» **WRITTEN TASK**
Repeat the data verbatim.

» **MATERIAL PROVIDED**
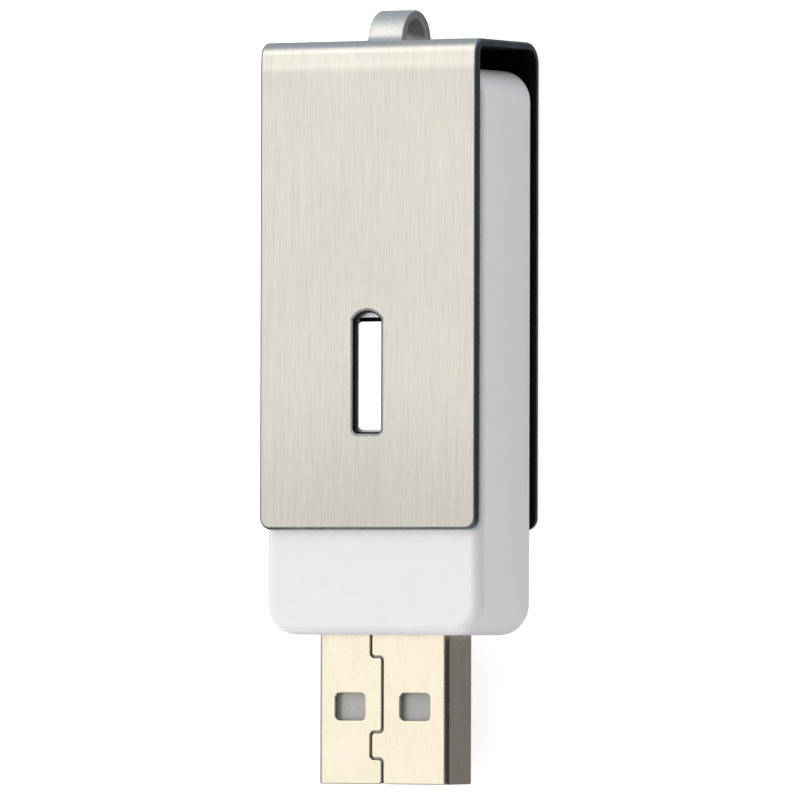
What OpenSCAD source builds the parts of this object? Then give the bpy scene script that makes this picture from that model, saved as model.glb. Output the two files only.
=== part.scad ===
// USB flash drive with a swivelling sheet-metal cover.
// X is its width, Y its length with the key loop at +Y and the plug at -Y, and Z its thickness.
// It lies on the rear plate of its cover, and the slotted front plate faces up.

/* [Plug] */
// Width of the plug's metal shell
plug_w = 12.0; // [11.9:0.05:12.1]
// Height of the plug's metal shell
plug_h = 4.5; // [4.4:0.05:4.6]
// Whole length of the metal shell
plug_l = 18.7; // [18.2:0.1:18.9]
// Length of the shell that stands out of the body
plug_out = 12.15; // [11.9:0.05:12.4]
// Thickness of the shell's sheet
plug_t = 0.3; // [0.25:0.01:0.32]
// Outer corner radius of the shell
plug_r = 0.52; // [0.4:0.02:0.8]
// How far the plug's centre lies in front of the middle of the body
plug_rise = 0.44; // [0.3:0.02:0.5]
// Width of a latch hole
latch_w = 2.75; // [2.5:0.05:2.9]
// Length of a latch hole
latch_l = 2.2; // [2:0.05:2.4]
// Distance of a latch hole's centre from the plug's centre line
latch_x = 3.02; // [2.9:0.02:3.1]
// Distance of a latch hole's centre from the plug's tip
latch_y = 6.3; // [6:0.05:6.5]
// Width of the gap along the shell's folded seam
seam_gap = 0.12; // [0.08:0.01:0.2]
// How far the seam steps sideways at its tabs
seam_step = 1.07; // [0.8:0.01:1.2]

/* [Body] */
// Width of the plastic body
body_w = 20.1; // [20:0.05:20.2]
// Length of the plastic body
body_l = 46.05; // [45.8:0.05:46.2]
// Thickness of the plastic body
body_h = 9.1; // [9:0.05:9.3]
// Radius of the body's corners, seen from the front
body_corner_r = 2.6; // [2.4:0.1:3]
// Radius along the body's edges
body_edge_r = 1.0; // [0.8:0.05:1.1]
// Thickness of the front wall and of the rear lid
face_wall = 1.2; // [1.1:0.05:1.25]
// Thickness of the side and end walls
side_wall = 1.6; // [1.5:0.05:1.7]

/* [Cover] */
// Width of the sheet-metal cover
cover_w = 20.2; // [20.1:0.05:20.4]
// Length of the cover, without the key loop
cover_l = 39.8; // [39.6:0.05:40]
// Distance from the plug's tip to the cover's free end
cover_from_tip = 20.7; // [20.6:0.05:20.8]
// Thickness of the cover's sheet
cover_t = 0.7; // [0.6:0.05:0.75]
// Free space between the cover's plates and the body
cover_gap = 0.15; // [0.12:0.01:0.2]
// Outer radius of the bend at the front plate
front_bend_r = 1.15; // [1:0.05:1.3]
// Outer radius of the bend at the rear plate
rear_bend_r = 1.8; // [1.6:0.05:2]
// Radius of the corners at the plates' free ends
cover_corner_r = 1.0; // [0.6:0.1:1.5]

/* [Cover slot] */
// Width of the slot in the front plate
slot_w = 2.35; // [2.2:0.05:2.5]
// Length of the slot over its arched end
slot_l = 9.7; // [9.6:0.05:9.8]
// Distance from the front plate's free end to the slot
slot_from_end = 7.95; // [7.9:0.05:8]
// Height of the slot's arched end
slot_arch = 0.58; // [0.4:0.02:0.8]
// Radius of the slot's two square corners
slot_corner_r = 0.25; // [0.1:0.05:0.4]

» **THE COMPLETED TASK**
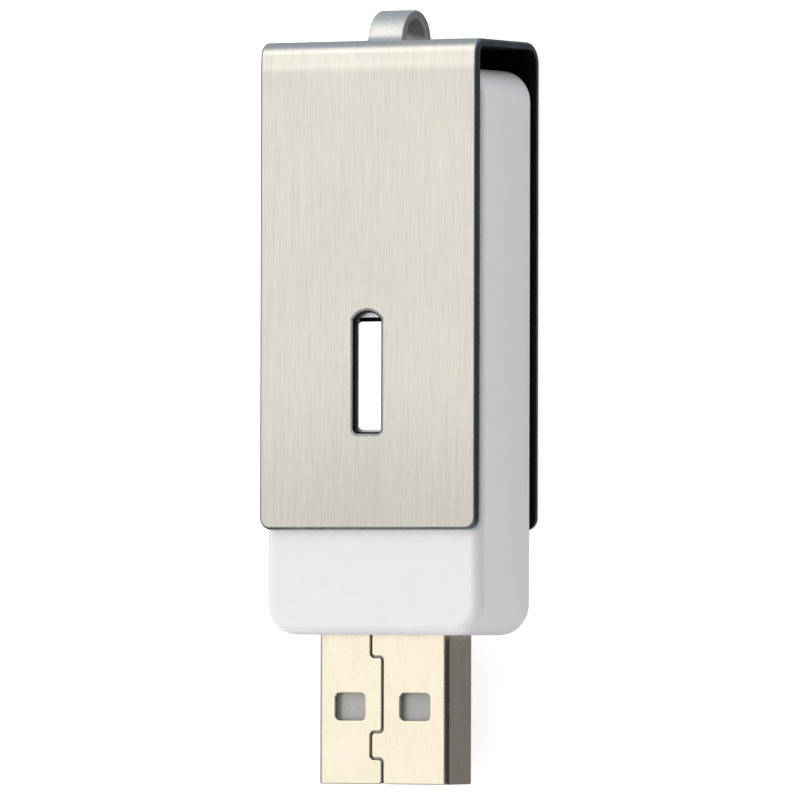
What OpenSCAD source builds the parts of this object? Then give the bpy scene script that makes this picture from that model, saved as model.glb. Output the two files only.
=== part.scad ===
// USB flash drive with a swivelling sheet-metal cover.
// X is its width, Y its length with the key loop at +Y and the plug at -Y, and Z its thickness.
// It lies on the rear plate of its cover, and the slotted front plate faces up.

/* [Plug] */
// Width of the plug's metal shell
plug_w = 12.0; // [11.9:0.05:12.1]
// Height of the plug's metal shell
plug_h = 4.5; // [4.4:0.05:4.6]
// Whole length of the metal shell
plug_l = 18.7; // [18.2:0.1:18.9]
// Length of the shell that stands out of the body
plug_out = 12.15; // [11.9:0.05:12.4]
// Thickness of the shell's sheet
plug_t = 0.3; // [0.25:0.01:0.32]
// Outer corner radius of the shell
plug_r = 0.52; // [0.4:0.02:0.8]
// How far the plug's centre lies in front of the middle of the body
plug_rise = 0.44; // [0.3:0.02:0.5]
// Width of a latch hole
latch_w = 2.75; // [2.5:0.05:2.9]
// Length of a latch hole
latch_l = 2.2; // [2:0.05:2.4]
// Distance of a latch hole's centre from the plug's centre line
latch_x = 3.02; // [2.9:0.02:3.1]
// Distance of a latch hole's centre from the plug's tip
latch_y = 6.3; // [6:0.05:6.5]
// Width of the gap along the shell's folded seam
seam_gap = 0.12; // [0.08:0.01:0.2]
// How far the seam steps sideways at its tabs
seam_step = 1.07; // [0.8:0.01:1.2]

/* [Body] */
// Width of the plastic body
body_w = 20.1; // [20:0.05:20.2]
// Length of the plastic body
body_l = 46.05; // [45.8:0.05:46.2]
// Thickness of the plastic body
body_h = 9.1; // [9:0.05:9.3]
// Radius of the body's corners, seen from the front
body_corner_r = 2.6; // [2.4:0.1:3]
// Radius along the body's edges
body_edge_r = 1.0; // [0.8:0.05:1.1]
// Thickness of the front wall and of the rear lid
face_wall = 1.2; // [1.1:0.05:1.25]
// Thickness of the side and end walls
side_wall = 1.6; // [1.5:0.05:1.7]

/* [Cover] */
// Width of the sheet-metal cover
cover_w = 20.2; // [20.1:0.05:20.4]
// Length of the cover, without the key loop
cover_l = 39.8; // [39.6:0.05:40]
// Distance from the plug's tip to the cover's free end
cover_from_tip = 20.7; // [20.6:0.05:20.8]
// Thickness of the cover's sheet
cover_t = 0.7; // [0.6:0.05:0.75]
// Free space between the cover's plates and the body
cover_gap = 0.15; // [0.12:0.01:0.2]
// Outer radius of the bend at the front plate
front_bend_r = 1.15; // [1:0.05:1.3]
// Outer radius of the bend at the rear plate
rear_bend_r = 1.8; // [1.6:0.05:2]
// Radius of the corners at the plates' free ends
cover_corner_r = 1.0; // [0.6:0.1:1.5]

/* [Cover slot] */
// Width of the slot in the front plate
slot_w = 2.35; // [2.2:0.05:2.5]
// Length of the slot over its arched end
slot_l = 9.7; // [9.6:0.05:9.8]
// Distance from the front plate's free end to the slot
slot_from_end = 7.95; // [7.9:0.05:8]
// Height of the slot's arched end
slot_arch = 0.58; // [0.4:0.02:0.8]
// Radius of the slot's two square corners
slot_corner_r = 0.25; // [0.1:0.05:0.4]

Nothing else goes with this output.